╭─ Data segment

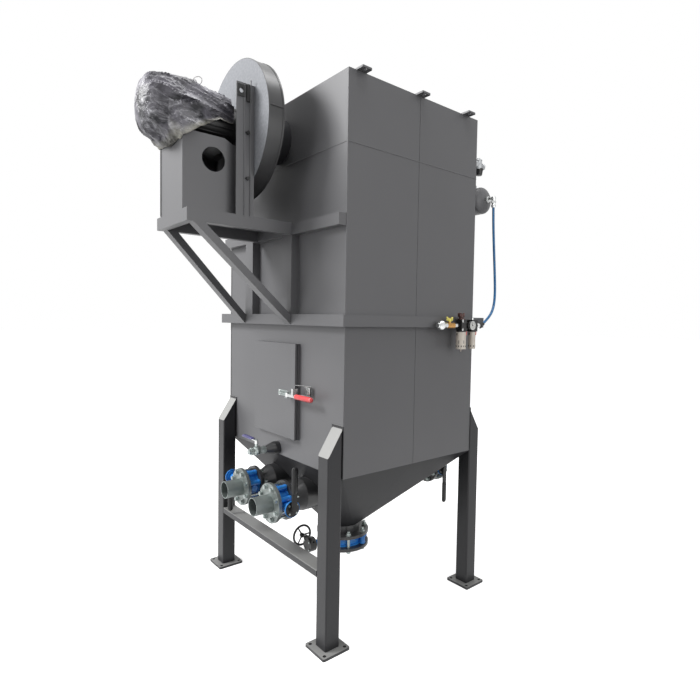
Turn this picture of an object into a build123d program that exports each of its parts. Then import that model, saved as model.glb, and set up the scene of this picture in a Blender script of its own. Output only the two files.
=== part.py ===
from build123d import *
import math
import os

# A cartridge dust collector on four legs, in millimetres.
# Z is up from the floor, the front with the fan platform and the pan door faces -Y,
# the side with the compressed air unit faces +X, and the pulse air tank is at the back, +Y.

# Housing
body_w = 1270.0
body_d = 1000.0
hopper_top_z = 870.0
seam_z = 2550.0
roof_z = 2900.0
sheet = 4.0
panel_gap = 2.0
panel_seam_y = 0.0

# Square to round hopper
outlet_r = 110.0
hopper_bottom_z = 345.0
hopper_facets = 4

# Legs
leg = 88.0
leg_corner = 8.0
leg_top_low_z = 988.0
leg_top_high_z = 1126.0
foot = 165.0
foot_t = 14.0
foot_hole_r = 9.0
foot_hole_inset = 20.0
pad_t = 4.0
pad_side = 4.0
pad_top = 14.0
front_rail_z = 363.0
front_rail_h = 36.0

# Belt, ledger and fan platform, made of one size of box tube
tube_h = 60.0
tube_w = 48.0
belt_z = 1640.0
post_w = 92.0
post_left_x = -335.0
post_right_x = 113.0
platform_left_x = -222.0
platform_right_x = 205.0
platform_reach = 632.0
platform_rail_w = 40.0
deck_t = 4.0
brace_w = 60.0
brace_d = 40.0

# Pan door
door_w = 460.0
door_h = 540.0
door_z = 995.0
door_t = 14.0
frame_t = 14.0
frame_rim = 38.0
gasket_t = 3.4
gasket_w = 14.0
fit_gap = 0.3
hinge_r = 6.0
hinge_len = 60.0
hinge_out_x = 9.0

# Toggle latch of the door
latch_rise = 255.0
latch_pivot_x = 196.0
latch_pivot_out = 28.0
grip_start_x = 280.0
grip_end_x = 438.0
grip_r = 13.0
loop_x = 258.0
loop_wire = 5.0
loop_rise = 33.0
keeper_x = 301.0
keeper_w = 63.0
keeper_h = 39.0

# Direct driven fan
fan_x = -10.0
fan_z = 2700.0
fan_r = 365.0
fan_out = 280.0
fan_depth = 92.0
fan_plate_t = 4.0
fan_duct_r = 125.0
fan_outlet_reach = 440.0
motor_shaft_h = 112.0
pedestal_half = 155.0
pedestal_h = 386.0
pedestal_fall = 25.0
pedestal_sheet = 5.0
pedestal_hole_r = 61.0
pedestal_hole_in = 159.0
pedestal_hole_drop = 118.0
upright_w = 100.0
upright_rise = 168.0
upright_flange = 28.0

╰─

Search the lines for "import". Copy each line that has it.

**Response below**
Turn this picture of an object into a build123d program that exports each of its parts. Then import that model, saved as model.glb, and set up the scene of this picture in a Blender script of its own. Output only the two files.
from build123d import *
import math
import os